Improving performance by reading data with Hive for HDFS using subfolders (partitioning)

In our  previous article we have discussed the root structure for HDFS. In this article we will discuss next level of the file structure, which will help to improve the speed of reading data.

In relational databases we have schemas, tables, and partitions. In HDFS we will reuse the same concept using subfolders. We will start with our root structure:

  • RAW
  • CLEAN
  • DERIVED

Next, what we need we should define schema in distributed file system. For example, we acquire data from CRM and from ERP systems, then we will have the following file strucutre.

  • RAW
    • CRM   <- schema 1
    • ERP    <- schema 2
  • CLEAN
    • CRM   <- schema 1
    • ERP    <-schema 2
  • DERIVED

We can extend it further with subfolders, which represent the entities, which equialent to tables in relational databases:

  • RAW
    • CRM   <- schema 1
      • CUSTOMER <- table 1
      • PURCHASES <- table 2

Next step is to divide each tables in partitions. This help us to process only needed data. In partitions we can put the files with data. For example:

  • RAW
    • CRM   <- schema 1
      • CUSTOMER <- table 1
        • fact_date=20170601  <- partition 1
          • *.csv          <- data files, it can be also other format like avro
        • fact_date=20170602 <- partiotion 2
          • *.csv
        • fact_date=20170603 <- partition 3
          • *.csv

Why this structure is useful? if we need to see customers for 20170601 we do not need to scan other folders. We can go directly to folder with fact_date=20170601.

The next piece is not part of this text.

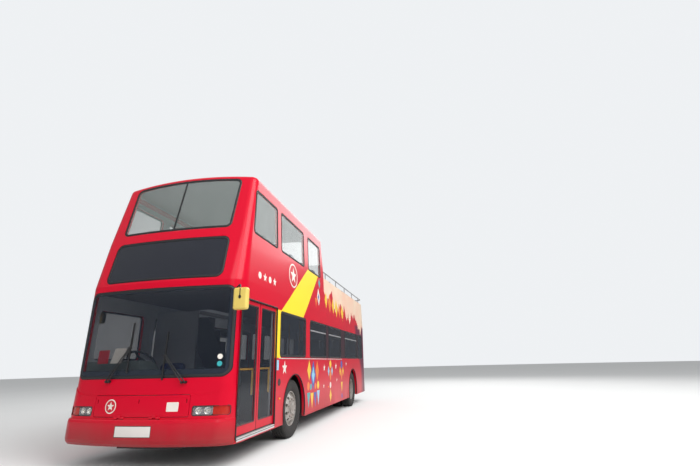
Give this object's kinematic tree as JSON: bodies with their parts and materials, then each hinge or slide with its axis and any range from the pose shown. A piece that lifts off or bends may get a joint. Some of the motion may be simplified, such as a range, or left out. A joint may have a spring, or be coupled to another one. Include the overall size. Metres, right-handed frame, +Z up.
{
  "type": "open top double decker bus",
  "caption": "Double deck sightseeing bus, roofed at the front of the upper deck and open behind, with steering, doors and access flaps that move.",
  "frame": {"origin": "on the ground at the middle of the bus's length and width", "axes": "+X to the bus's entrance side (its left), +Y to the rear, +Z up; the front faces -Y"},
  "size_m": [2.935, 9.8998, 4.27],
  "materials": {
    "red_paint": "gloss red coach paint",
    "grey_paint": "satin grey paint",
    "chassis_paint": "dull black chassis paint",
    "window_glass": "lightly tinted safety glass",
    "dark_glass": "dark display glass",
    "lamp_glass": "clear lamp lens",
    "indicator_glass": "amber lens",
    "reflector": "bright lamp reflector",
    "tail_glass": "red lamp lens",
    "tyre": "black tyre rubber",
    "rim": "silver wheel paint",
    "cast_iron": "dull casting",
    "floor": "speckled floor covering",
    "seat": "moulded seat shell",
    "trim": "grained dark plastic",
    "mirror_case": "yellow moulding",
    "rail_metal": "painted tube"
  },
  "bodies": {
    "bodywork": {"cab_partition": "trim", "chassis_frame": "chassis_paint", "dashboard": "trim", "deck_rails": "rail_metal", "display_glass": "dark_glass", "driver_seat": "seat", "engine": "cast_iron", "engine_bulkhead": "grey_paint", "front_axle": "chassis_paint", "front_bumper": "red_paint", "front_panel": "red_paint", "headlamps": "lamp_glass", "indicators": "indicator_glass", "lower_floor": "floor", "lower_glass": "window_glass", "lower_seats": "seat", "lower_side_nearside": "red_paint", "lower_side_offside": "red_paint", "mirrors": "mirror_case", "rear_axle": "cast_iron", "rear_bumper": "red_paint", "rear_panel_lower": "red_paint", "rear_panel_upper": "red_paint", "rear_window": "window_glass", "reflectors": "reflector", "roof": "red_paint", "saloon_poles": "rail_metal", "stair_guard": "rail_metal", "staircase": "grey_paint", "steering_wheel": "trim", "tail_lamps": "tail_glass", "upper_floor": "floor", "upper_front_panel": "red_paint", "upper_glass": "window_glass", "upper_seats": "seat", "upper_side_nearside": "red_paint", "upper_side_offside": "red_paint", "upper_windscreen": "window_glass", "wheelhouses": "grey_paint", "windscreen": "window_glass"},
    "front_flap": {"front_flap": "red_paint"},
    "engine_flap": {"engine_flap": "red_paint"},
    "front_door": {"front_door_leaf": "red_paint", "front_door_glass": "window_glass"},
    "rear_door": {"rear_door_leaf": "red_paint", "rear_door_glass": "window_glass"},
    "emergency_door": {"emergency_door": "red_paint", "emergency_door_glass": "window_glass"},
    "knuckle_nearside": {"knuckle_nearside": "cast_iron"},
    "knuckle_offside": {"knuckle_offside": "cast_iron"},
    "front_wheel_nearside": {"front_tyre_nearside": "tyre", "front_rim_nearside": "rim"},
    "front_wheel_offside": {"front_tyre_offside": "tyre", "front_rim_offside": "rim"},
    "rear_wheels_nearside": {"rear_tyres_nearside": "tyre", "rear_rims_nearside": "rim"},
    "rear_wheels_offside": {"rear_tyres_offside": "tyre", "rear_rims_offside": "rim"}
  },
  "joints": [
    {"name": "steer_nearside", "type": "hinge", "parent": "bodywork", "child": "knuckle_nearside", "pos_m": [0.96, -2.41, 0.479], "axis": [0, 0, 1], "range_deg": [-45, 45]},
    {"name": "steer_offside", "type": "hinge", "parent": "bodywork", "child": "knuckle_offside", "pos_m": [-0.96, -2.41, 0.479], "axis": [0, 0, 1], "range_deg": [-45, 45]},
    {"name": "front_wheel_nearside_spin", "type": "hinge", "parent": "knuckle_nearside", "child": "front_wheel_nearside", "pos_m": [1.082, -2.41, 0.479], "axis": [1, 0, 0], "continuous": true},
    {"name": "front_wheel_offside_spin", "type": "hinge", "parent": "knuckle_offside", "child": "front_wheel_offside", "pos_m": [-1.082, -2.41, 0.479], "axis": [1, 0, 0], "continuous": true},
    {"name": "rear_wheels_nearside_spin", "type": "hinge", "parent": "bodywork", "child": "rear_wheels_nearside", "pos_m": [0.935, 2.84, 0.479], "axis": [1, 0, 0], "continuous": true},
    {"name": "rear_wheels_offside_spin", "type": "hinge", "parent": "bodywork", "child": "rear_wheels_offside", "pos_m": [-0.935, 2.84, 0.479], "axis": [1, 0, 0], "continuous": true},
    {"name": "front_door_swing", "type": "hinge", "parent": "bodywork", "child": "front_door", "pos_m": [1.183, -4.563, 1.2], "axis": [0, 0, 1], "range_deg": [0, 88]},
    {"name": "rear_door_swing", "type": "hinge", "parent": "bodywork", "child": "rear_door", "pos_m": [1.183, -3.397, 1.2], "axis": [0, 0, -1], "range_deg": [0, 88]},
    {"name": "emergency_door_swing", "type": "hinge", "parent": "bodywork", "child": "emergency_door", "pos_m": [-1.27, 0.03, 1.29], "axis": [0, 0, 1], "range_deg": [0, 90]},
    {"name": "front_flap_swing", "type": "hinge", "parent": "bodywork", "child": "front_flap", "pos_m": [0, -4.90012, 0.627], "axis": [1, 0, 0], "range_deg": [0, 85]},
    {"name": "engine_flap_swing", "type": "hinge", "parent": "bodywork", "child": "engine_flap", "pos_m": [0, 4.941, 1.303], "axis": [1, 0, 0], "range_deg": [0, 85]}
  ],
  "couplings": [
    {"joint": "steer_offside", "follows": "steer_nearside", "ratio": 1}
  ]
}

Moreover, we can easily create hive externals tables with partitions over the data sctructure, which we have described above.

CREATE EXTERNAL TABLE CUSTOMER (custId INT,
name STRING)
PARTITIONED BY(fact_date STRING) -- this is our fact_date folder
ROW FORMAT DELIMITED
FIELDS TERMINATED BY '\001'
COLLECTION ITEMS TERMINATED BY '\002'
MAP KEYS TERMINATED BY '\003'
STORED AS TEXTFILE
LOCATION 'RAW/CRM/CUSTOMER'

Important, it is needed to define partitions manually.

alter table CUSTOMER add partition (fact_date='20160601');